Retain Chinese Text during Word DOC to PDF Conversion using Java over Red Hat OpenShift

kslau · April 8, 2021, 10:31am

We are using aspose-words-21.2-jdk17 (.jar).

We convert a WORD doc to PDF. However, we found in Red Hat Openshift environment. Some chinese words are missing/blank in the PDF.

WORD:
image.png (1.5 KB)

PDF:
image.png (10.4 KB)

Note, not all Chinese words are blank.

Any recommendation?

Code snippet:

@Service
class PdfConverter {

    private val log = LoggerFactory.getLogger(PdfConverter::class.java)

    private val pdfSaveOptions = PdfSaveOptions().apply {
        fontEmbeddingMode = EMBED_ALL
        compliance = PDF_A_1_B
    }

    fun convert(wordDocument: Document): Document {
        val outputStream = ByteOutputStream()
        val executionTime = measureTimeMillis {
            val document = com.aspose.words.Document(wordDocument.contentStream())
            document.save(outputStream, pdfSaveOptions)
        }

        log.info("PDF conversion completed in ${executionTime / 1000.0} seconds")
        return Document(PDF, outputStream.bytes)
    }
}

awais.hafeez · April 8, 2021, 2:06pm

@kslau,

Please try the latest (21.3) version of Aspose.Words for Java and see how it goes on your end? In case the problem still remains, then please ZIP and upload your input Word document and Aspose.Words generated PDF file showing the undesired behavior here for testing.
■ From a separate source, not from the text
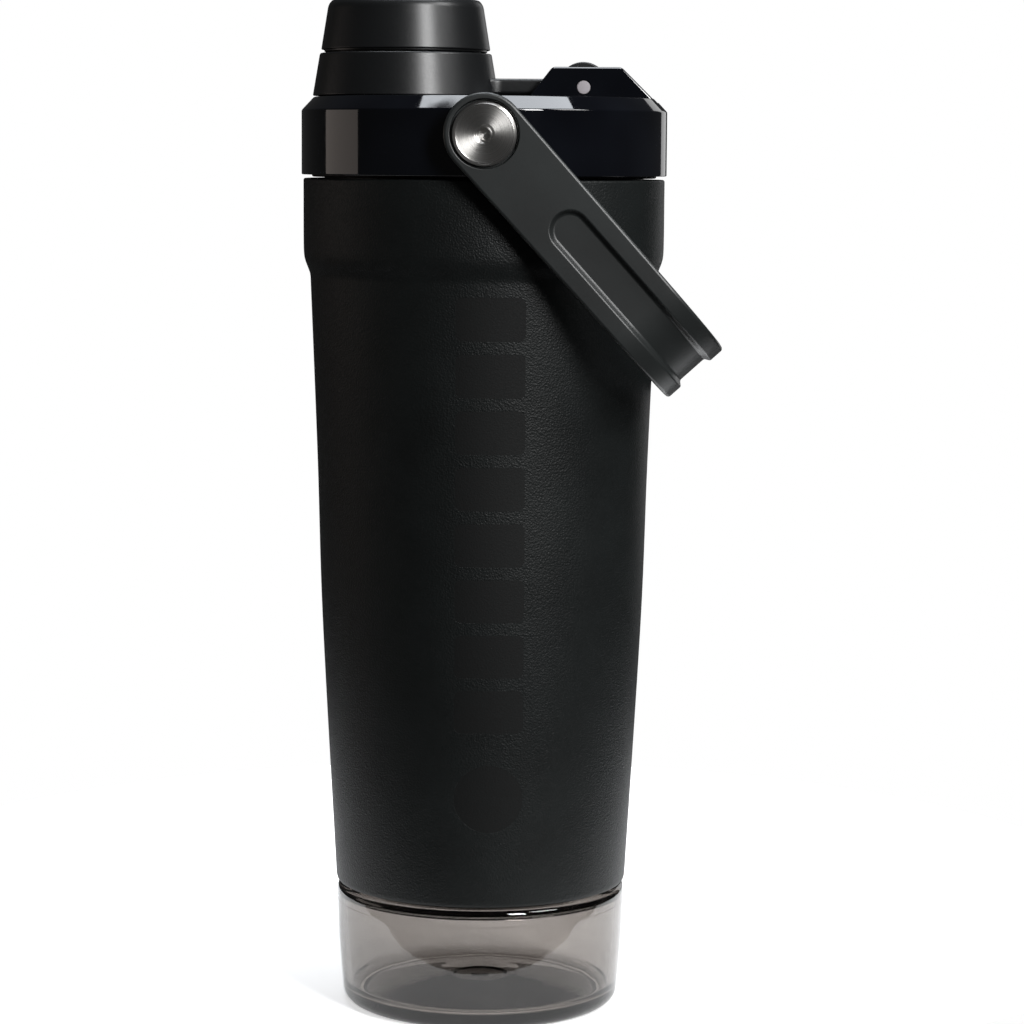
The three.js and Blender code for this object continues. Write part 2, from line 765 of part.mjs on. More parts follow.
const finishes = {
  powderCoat: { color: 0x1a1b1c, roughness: 0.55, metalness: 0.2 },
  bareSteel: { color: 0xb9bbbd, roughness: 0.3, metalness: 1 },
  turnedSteel: { color: 0xc9cbcc, roughness: 0.25, metalness: 1 },
  brass: { color: 0xb08d4a, roughness: 0.35, metalness: 1 },
  clearSmoke: { color: 0x8f8780, roughness: 0.05, metalness: 0, transparent: true, opacity: 0.35 },
  glossBlack: { color: 0x0b0d10, roughness: 0.08, metalness: 0 },
  satinBlack: { color: 0x1d1f20, roughness: 0.4, metalness: 0 },
  greyPlastic: { color: 0x3a3c3e, roughness: 0.5, metalness: 0 },
  nylon: { color: 0xd8d6cf, roughness: 0.5, metalness: 0 },
  rubber: { color: 0x121212, roughness: 0.8, metalness: 0 },
};
const materials = {};
for (const [name, finish] of Object.entries(finishes)) {
  materials[name] = new THREE.MeshStandardMaterial(finish);
}

// The solid as a named mesh with its finish.
function piece(name, shape, finish) {
  const surface = shape.getMesh();
  const geometry = new THREE.BufferGeometry();
  geometry.setAttribute("position", new THREE.BufferAttribute(surface.vertProperties, surface.numProp));
  geometry.setIndex(new THREE.BufferAttribute(surface.triVerts, 1));
  geometry.computeVertexNormals();
  const mesh = new THREE.Mesh(geometry, materials[finish]);
  mesh.name = name;
  return mesh;
}

const bottle = new THREE.Group();
bottle.add(
  piece("body_shell", bodyShell(), "powderCoat"),
  piece("body_liner", bodyLiner(), "bareSteel"),
  piece("base_collar", baseCollar(), "satinBlack"),
  piece("base_seal", baseSeal(), "rubber"),
  piece("base_cup", baseCup(), "clearSmoke"),
);

const lid = new THREE.Group();
lid.add(
  piece("lid_gasket", lidGasket(), "rubber"),
  piece("lid_shell", lidShell(), "glossBlack"),
  piece("inner_lid", innerLid(), "greyPlastic"),
  piece("mixer_grid", mixerGrid(), "greyPlastic"),
  piece("hinge_pin", hingePin(), "bareSteel"),
);
for (const [end, side] of [["front", -1], ["back", 1]]) {
  lid.add(
    piece(`handle_insert_${end}`, insert(side), "brass"),
    piece(`handle_screw_${end}`, screw(side), "turnedSteel"),
    piece(`handle_washer_${end}`, washer(side), "nylon"),
  );
}

// The bushes are made on the pivot axis like the screws, and the handle in its own turned frame.
const swing = new THREE.Group();
swing.position.z = pivotZ;
swing.rotation.y = (restAngle * Math.PI) / 180;
swing.add(piece("handle", handle(), "satinBlack"));
lid.add(
  swing,
  piece("handle_bush_front", bush(-1), "nylon"),
  piece("handle_bush_back", bush(1), "nylon"),
);

const cap = new THREE.Group();
cap.add(
  piece("cap_arm", capArm(), "satinBlack"),
  piece("cap_retainer", capRetainer(), "greyPlastic"),
  piece("cap_seal", capSeal(), "rubber"),
  piece("cap_sleeve", capSleeve(), "greyPlastic"),
  piece("cap_knob", capKnob(), "satinBlack"),
);
lid.add(cap);
bottle.add(lid);

export default bottle;
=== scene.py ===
import json
import math
import bpy
from mathutils import Matrix, Vector


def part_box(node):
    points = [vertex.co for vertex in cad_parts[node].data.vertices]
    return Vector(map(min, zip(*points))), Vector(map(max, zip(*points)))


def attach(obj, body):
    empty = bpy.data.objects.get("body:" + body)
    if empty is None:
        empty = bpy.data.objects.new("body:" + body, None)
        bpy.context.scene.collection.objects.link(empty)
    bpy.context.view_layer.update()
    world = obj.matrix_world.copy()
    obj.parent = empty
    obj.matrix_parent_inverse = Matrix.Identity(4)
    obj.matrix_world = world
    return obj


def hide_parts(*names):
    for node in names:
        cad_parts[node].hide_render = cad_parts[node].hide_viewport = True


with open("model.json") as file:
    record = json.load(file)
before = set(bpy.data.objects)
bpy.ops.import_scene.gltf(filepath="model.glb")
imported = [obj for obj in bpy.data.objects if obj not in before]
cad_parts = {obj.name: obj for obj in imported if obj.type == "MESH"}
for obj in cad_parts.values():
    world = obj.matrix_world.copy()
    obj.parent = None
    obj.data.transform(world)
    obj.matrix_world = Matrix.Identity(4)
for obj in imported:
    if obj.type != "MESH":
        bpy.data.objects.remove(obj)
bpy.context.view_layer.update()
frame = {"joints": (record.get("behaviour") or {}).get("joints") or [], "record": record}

MM = 0.001
TAU = 2 * math.pi


def span(node):
    """Lowest and highest corner of a CAD node in millimetres."""
    low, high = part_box(node)
    return [c / MM for c in low], [c / MM for c in high]


# ---------------------------------------------------------------- places from the CAD model

SHELL, LINER, CUP = span("body_shell"), span("body_liner"), span("base_cup")
COLLAR, SEAL, GASKET = span("base_collar"), span("base_seal"), span("lid_gasket")
LID, PLUG, GRID = span("lid_shell"), span("inner_lid"), span("mixer_grid")
ARM, KNOB, SLEEVE = span("cap_arm"), span("cap_knob"), span("cap_sleeve")
CAP_SEAL, RETAINER, PIN = span("cap_seal"), span("cap_retainer"), span("hinge_pin")
SCREW, BUSH, HANDLE = span("handle_screw_front"), span("handle_bush_front"), span("handle")
JOINTS = {joint["name"]: joint for joint in frame["joints"]}
BODY_OF = {node: body for body, nodes in frame["record"]["behaviour"]["bodies"].items() for node in nodes}

SPOUT_X = JOINTS["cap_turn"]["pos_m"][0] / MM
HINGE_X, _, HINGE_Z = (c / MM for c in JOINTS["cap_flip"]["pos_m"])
PIVOT_Z = JOINTS["handle_swing"]["pos_m"][2] / MM
REST_ANGLE = math.radians(48.0)  # the grip hangs this far below level

ROUND = 144  # steps round the bottle
LID_STEPS = 192  # steps round the gloss lid, whose mirror shows every facet
SPOUT_STEPS = 112  # steps round the spout and the cap
SMALL_STEPS = 64  # steps round a pin or a bush
SCREW_STEPS = 96  # steps round a screw's head and its pad
KNUCKLE_STEPS = 72  # steps round the hollow for the hinge knuckle
PIN_BORE_STEPS = 48  # steps round the hinge pin's bore
WELD_GAP = 0.002  # points closer than this are one
ROUND_STEPS = 5  # steps in a rounded corner of an outline
MOST_OF_EDGE = 0.48  # the part of an edge that a rounded corner may take up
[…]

We will then investigate the issue on our end and provide you more information.

kslau · April 13, 2021, 3:10am

Hi

I have upgraded to use latest 21.3 version on our red hat OpenShift environment.

The problem is still remains – some Chinese characters are missing.
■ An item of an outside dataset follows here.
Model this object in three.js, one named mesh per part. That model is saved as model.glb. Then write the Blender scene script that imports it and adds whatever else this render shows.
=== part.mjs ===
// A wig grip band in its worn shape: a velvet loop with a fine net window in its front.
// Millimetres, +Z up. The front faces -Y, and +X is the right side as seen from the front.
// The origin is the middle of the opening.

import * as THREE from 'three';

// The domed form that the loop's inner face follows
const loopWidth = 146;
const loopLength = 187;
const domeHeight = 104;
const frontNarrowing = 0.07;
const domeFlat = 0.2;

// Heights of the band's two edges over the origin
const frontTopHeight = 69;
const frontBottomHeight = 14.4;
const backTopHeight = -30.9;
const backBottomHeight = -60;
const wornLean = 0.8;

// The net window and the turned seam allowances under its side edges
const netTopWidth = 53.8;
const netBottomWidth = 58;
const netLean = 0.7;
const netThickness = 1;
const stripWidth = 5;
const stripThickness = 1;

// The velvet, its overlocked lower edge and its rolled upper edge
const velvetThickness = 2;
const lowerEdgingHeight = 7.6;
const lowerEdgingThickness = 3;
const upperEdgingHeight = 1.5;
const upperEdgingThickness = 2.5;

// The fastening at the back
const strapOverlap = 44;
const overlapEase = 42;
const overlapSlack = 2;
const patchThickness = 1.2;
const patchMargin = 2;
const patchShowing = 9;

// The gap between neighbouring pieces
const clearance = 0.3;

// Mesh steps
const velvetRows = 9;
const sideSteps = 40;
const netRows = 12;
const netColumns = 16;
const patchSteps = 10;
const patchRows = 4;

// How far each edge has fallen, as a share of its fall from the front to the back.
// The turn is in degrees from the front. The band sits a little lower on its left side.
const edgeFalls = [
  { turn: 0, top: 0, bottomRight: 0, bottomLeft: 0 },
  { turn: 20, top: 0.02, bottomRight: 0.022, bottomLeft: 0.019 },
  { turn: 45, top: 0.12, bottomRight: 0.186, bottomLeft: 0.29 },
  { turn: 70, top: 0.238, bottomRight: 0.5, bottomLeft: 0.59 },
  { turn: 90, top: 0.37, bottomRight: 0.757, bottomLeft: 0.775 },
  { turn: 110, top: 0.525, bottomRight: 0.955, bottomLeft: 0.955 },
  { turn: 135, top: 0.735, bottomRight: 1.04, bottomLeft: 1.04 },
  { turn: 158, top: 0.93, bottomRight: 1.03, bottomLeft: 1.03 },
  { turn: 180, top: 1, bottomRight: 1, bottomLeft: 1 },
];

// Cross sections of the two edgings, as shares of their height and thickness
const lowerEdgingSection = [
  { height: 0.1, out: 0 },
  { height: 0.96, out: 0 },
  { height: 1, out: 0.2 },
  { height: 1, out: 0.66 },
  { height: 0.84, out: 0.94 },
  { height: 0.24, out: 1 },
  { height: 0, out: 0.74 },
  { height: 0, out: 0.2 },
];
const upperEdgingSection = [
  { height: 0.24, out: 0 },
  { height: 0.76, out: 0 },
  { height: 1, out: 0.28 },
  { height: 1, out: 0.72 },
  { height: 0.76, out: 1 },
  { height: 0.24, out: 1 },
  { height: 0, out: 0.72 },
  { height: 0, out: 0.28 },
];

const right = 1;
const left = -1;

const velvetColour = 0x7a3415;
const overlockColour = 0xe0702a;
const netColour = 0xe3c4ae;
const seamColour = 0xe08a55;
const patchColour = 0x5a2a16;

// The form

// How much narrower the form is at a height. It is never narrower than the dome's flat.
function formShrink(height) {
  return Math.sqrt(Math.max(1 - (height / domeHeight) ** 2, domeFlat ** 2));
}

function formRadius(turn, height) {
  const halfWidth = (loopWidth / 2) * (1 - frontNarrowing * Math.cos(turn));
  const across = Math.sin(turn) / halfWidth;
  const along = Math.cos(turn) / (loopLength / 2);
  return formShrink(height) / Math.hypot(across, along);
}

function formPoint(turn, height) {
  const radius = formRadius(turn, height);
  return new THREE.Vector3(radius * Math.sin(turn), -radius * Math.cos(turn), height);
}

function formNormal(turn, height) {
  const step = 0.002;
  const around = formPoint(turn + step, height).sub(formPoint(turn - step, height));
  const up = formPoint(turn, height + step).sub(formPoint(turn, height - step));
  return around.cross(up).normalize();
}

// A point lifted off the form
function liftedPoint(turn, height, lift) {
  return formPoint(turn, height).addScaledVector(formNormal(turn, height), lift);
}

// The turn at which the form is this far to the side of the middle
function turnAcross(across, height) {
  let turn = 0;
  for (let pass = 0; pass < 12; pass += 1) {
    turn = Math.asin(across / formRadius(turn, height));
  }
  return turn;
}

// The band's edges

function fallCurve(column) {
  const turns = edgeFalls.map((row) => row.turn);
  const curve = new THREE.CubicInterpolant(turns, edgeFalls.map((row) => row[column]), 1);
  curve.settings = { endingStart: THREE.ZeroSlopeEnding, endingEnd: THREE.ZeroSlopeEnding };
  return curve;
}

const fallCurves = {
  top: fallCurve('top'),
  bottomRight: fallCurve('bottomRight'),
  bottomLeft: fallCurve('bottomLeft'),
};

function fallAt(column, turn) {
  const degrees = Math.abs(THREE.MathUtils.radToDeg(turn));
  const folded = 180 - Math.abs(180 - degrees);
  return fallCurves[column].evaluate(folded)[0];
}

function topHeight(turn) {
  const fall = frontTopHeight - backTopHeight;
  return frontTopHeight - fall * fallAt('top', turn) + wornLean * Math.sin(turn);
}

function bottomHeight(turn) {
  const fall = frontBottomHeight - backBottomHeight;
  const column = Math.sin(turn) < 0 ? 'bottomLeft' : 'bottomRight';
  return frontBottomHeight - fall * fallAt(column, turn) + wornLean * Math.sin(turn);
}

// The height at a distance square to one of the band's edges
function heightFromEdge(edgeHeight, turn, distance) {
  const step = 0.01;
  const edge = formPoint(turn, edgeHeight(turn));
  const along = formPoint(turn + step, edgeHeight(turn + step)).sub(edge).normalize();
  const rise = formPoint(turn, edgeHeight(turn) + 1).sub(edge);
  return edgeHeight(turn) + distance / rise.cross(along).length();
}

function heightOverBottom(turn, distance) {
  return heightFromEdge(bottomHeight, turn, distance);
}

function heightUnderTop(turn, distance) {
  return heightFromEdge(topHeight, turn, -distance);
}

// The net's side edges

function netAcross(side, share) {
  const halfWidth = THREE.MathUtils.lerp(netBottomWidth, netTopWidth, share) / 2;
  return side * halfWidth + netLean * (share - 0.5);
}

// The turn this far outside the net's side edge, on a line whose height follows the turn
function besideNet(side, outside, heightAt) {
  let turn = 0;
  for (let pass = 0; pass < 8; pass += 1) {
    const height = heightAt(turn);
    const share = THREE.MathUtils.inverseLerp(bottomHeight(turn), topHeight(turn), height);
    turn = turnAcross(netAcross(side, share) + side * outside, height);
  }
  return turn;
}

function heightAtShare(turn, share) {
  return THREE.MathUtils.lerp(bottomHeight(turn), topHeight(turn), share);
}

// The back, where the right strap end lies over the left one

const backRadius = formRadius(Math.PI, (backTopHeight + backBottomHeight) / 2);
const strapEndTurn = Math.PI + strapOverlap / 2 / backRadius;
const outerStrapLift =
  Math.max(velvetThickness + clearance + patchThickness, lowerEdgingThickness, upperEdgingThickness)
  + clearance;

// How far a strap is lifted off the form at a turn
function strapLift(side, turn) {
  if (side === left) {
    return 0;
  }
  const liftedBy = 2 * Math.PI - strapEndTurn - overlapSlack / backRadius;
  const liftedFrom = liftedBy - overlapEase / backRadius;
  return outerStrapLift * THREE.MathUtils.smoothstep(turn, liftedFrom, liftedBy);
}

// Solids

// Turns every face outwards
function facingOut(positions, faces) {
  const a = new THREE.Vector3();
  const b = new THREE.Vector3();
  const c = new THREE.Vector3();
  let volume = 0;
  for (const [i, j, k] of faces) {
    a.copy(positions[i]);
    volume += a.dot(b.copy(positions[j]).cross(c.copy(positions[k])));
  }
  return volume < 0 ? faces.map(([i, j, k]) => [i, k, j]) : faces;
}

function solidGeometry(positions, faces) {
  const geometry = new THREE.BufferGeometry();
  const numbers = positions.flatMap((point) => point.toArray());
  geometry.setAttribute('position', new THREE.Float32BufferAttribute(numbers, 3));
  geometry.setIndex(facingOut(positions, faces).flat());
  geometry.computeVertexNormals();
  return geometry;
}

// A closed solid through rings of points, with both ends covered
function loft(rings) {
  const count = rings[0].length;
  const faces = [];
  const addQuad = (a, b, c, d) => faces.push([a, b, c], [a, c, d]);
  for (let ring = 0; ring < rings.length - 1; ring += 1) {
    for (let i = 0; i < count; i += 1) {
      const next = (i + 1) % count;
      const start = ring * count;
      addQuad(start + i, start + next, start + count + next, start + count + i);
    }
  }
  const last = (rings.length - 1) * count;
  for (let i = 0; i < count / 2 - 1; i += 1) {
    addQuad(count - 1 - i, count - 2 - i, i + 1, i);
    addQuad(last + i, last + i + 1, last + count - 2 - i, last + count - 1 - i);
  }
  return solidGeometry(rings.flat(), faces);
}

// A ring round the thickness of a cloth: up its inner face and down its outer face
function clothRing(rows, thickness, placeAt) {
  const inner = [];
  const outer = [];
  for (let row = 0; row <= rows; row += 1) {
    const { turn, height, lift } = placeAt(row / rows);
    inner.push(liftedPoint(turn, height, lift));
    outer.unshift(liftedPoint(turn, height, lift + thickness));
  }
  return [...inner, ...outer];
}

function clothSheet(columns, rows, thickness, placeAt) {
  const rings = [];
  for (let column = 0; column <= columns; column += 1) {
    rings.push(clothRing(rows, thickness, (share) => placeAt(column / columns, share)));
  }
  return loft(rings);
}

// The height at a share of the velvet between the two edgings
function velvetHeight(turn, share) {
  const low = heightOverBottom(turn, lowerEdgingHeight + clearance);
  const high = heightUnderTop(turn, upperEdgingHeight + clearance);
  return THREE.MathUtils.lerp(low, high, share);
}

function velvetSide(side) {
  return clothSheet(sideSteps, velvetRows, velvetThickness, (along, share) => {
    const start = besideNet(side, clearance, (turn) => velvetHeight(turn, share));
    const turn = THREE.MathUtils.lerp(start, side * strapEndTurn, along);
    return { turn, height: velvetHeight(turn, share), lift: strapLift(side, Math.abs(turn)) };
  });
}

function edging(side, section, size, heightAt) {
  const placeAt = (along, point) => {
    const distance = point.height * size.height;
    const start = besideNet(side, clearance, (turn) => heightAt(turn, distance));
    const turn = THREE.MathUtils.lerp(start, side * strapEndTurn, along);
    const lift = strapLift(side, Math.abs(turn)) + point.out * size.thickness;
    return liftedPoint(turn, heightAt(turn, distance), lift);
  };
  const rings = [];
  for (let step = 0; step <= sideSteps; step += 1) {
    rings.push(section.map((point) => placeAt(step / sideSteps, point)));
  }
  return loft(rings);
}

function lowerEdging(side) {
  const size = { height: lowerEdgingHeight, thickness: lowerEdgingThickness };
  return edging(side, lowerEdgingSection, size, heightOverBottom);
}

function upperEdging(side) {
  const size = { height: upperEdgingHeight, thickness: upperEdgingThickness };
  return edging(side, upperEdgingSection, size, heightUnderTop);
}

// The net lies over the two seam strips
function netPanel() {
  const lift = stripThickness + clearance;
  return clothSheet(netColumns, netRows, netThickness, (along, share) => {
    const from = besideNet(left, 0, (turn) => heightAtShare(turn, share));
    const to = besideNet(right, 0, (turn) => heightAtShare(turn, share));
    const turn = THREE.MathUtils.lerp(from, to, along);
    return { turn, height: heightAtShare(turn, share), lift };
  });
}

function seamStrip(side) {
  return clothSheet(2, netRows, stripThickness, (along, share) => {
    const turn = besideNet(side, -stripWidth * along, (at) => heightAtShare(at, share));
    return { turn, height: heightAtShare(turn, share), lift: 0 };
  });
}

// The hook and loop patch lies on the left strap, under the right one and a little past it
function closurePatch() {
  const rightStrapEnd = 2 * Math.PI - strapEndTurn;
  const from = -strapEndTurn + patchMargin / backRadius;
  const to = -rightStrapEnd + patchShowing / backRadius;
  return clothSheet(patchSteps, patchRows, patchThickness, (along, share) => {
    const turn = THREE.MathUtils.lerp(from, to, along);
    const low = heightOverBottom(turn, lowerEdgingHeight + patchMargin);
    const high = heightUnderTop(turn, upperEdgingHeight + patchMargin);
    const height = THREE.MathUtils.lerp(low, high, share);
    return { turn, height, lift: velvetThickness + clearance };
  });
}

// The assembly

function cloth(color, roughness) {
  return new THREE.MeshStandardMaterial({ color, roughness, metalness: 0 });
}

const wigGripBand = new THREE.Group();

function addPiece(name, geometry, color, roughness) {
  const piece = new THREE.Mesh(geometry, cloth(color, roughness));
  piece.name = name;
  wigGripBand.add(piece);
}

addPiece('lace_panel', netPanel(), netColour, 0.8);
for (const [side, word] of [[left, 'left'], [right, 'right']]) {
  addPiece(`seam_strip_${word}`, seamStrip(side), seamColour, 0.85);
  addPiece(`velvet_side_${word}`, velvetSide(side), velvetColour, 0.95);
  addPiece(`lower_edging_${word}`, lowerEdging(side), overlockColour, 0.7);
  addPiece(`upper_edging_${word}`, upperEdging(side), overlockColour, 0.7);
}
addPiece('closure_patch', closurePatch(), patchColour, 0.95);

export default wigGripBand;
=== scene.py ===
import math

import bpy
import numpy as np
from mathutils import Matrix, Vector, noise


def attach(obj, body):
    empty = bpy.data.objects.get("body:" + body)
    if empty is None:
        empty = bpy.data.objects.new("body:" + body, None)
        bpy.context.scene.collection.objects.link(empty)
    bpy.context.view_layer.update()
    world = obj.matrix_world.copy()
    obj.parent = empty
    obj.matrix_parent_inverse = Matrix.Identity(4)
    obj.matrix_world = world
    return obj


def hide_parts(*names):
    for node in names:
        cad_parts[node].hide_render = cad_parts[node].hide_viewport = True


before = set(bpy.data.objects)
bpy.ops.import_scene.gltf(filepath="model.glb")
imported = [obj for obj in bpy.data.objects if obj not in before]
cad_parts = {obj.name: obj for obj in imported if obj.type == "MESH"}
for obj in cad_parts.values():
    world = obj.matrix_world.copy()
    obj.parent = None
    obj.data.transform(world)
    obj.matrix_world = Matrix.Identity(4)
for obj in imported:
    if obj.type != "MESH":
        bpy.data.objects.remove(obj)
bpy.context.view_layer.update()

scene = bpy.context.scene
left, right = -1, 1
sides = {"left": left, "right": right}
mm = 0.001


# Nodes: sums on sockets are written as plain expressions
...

Let me know if you have any recommendation.

Regards

Sun

LA_SLD_Index_Chinese.zip (4.53 MB)

awais.hafeez · April 13, 2021, 11:33am

@kslau,

We have logged this problem in our issue tracking system. The ID of this issue is WORDSNET-22111. We will further look into the details of this problem and will keep you updated on the status of correction. We apologize for your inconvenience.

awais.hafeez · April 20, 2021, 8:24am

@kslau,

Regarding WORDSNET-22111, we have completed the analysis of this issue and concluded to close this issue with “not a bug” status. The problem appears because the embedded “PMingLiU” font in the document you shared do not have required glyphs for the proper rendering. It seems that MS Word can’t properly embed this font. I have attached the document with embedded font generated by Aspose.Words and it is rendered well on our end.

Attachment: AWEmbededFontsFull.zip (3.8 MB)

kslau · April 20, 2021, 8:42am

Hi

Thanks a lot your reply !

Do you know how to save the WORD doc with the font properly embedded (as I already check the embedded font option) ? or use the Aspose.Word tools can do so ?

That means, alternatively, I should put the true type font in the ECS font directory in order to generate the correct PDF ?

Regards

Sun

image003.jpg (169 Bytes)

awais.hafeez · April 21, 2021, 4:15am

@kslau,

You can use following Java code to embed all fonts in Word document:

Document doc = new Document("input.docx");
doc.getFontInfos().setEmbedTrueTypeFonts(true);
doc.getFontInfos().setSaveSubsetFonts(false);
doc.getFontInfos().setEmbedSystemFonts(true);
doc.save("outFile.docx");

At the moment Aspose.Words cannot properly embed font subsets for the document you shared; so it is required to embed full fonts.

Yes, providing font files to Aspose.Words in the environment where the document will be converted to the PDF is a viable option. You can copy the latest versions of required font files from Windows 10 machine into a separate folder inside Red Hat OpenShift and try running the following code of latest 21.4 version of Aspose.Words for Java:

Document doc = new Document("input.docx");

FontSettings fontSettings = new FontSettings();
addFontFolder(fontSettings, myDir + "CustomFonts/");
doc.setFontSettings(fontSettings);

doc.save("output.pdf");

private static void addFontFolder(FontSettings fontSettings, String folder)
{
    FontSourceBase[] fontSourceBases = fontSettings.getFontsSources();
    FontSourceBase[] newFontSourceBases = new FontSourceBase[fontSourceBases.length + 1];
    System.arraycopy(fontSourceBases, 0, newFontSourceBases, 0, fontSourceBases.length);
    newFontSourceBases[newFontSourceBases.length - 1] = new FolderFontSource(folder, true);
    fontSettings.setFontsSources(newFontSourceBases);
}

kslau · April 21, 2021, 6:21am

Thanks a lot!

Very useful information.

image003.jpg (169 Bytes)

image004.jpg (163 Bytes)

awais.hafeez · April 21, 2021, 9:22am

@kslau,

I am afraid, the images you attached here are not visible to me. In case you have further inquiries or may need any help in future, please let us know.